Semmering respondió gravemente:

—Conozco su trabajo, y sé lo que ha sufrido. Tal vez le he hecho la vida más difícil de lo necesario. Sólo le pido que crea que lo hice de buena fe.

—Nunca lo dudé —dijo Jean Télémond abstraídamente—. Pero veinte años es mucho tiempo.

Permaneció silencioso un instante, observando las verdes planicies de Ostia, salpicadas de antiguas ruinas y modernas excavaciones, y las amapolas rojas que crecían entre las resquebrajaduras de las viejas piedras. De pronto dijo:

—¿Aún estoy bajo sospecha, padre?

—¿Sospecha de qué?

Télémond se encogió de hombros.

—De herejía, de rebelión, de modernismo oculto, qué sé yo. Usted nunca me lo explicó claramente.
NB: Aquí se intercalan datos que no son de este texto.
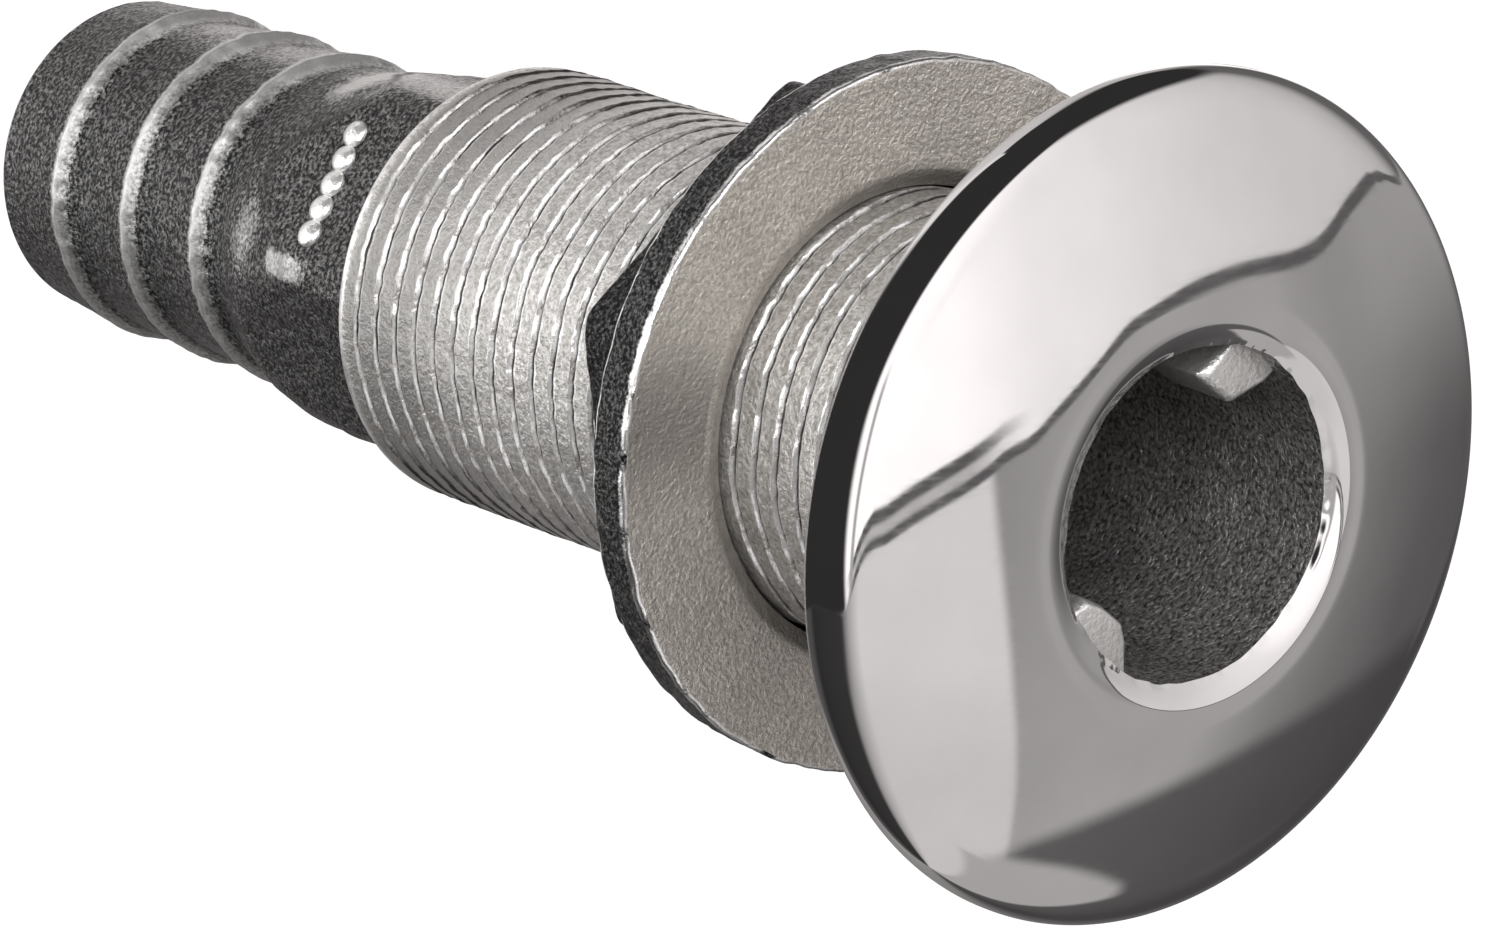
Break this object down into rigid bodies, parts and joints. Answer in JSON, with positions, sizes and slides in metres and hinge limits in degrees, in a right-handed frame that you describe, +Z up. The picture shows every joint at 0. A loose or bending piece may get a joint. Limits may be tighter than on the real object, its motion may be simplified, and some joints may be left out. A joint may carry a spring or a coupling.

—Traté de hacerlo —dijo Semmering suavemente—. Traté de explicarle que se trataba de un problema de prudencia, no de ortodoxia. El Santo Oficio examinó algunos de sus primeros trabajos y conferencias. Ni los condenó, ni los censuró. Opinaron, como yo, que usted necesitaba más tiempo, más estudio, más maduración. Usted posee una gran autoridad. Deseábamos emplearla como mejor favoreciera a la Fe.

—Es lo que creo —dijo Jean Télémond—. De otro modo, habría abandonado totalmente mi trabajo. —Vaciló un momento y luego preguntó—: ¿Cuál es mi posición ahora?

—Le hemos hecho regresar —dijo Semmering dulcemente—, porque lo valoramos y lo necesitamos. Vamos a encomendarle una misión difícil y apremiante.

—Nunca he puesto condiciones, usted lo sabe. Nunca he tratado de negociar con Dios ni con la Compañía. Trabajé como mejor pude dentro de los límites que se me impusieron. Ahora…, ahora desearía pedirle algo.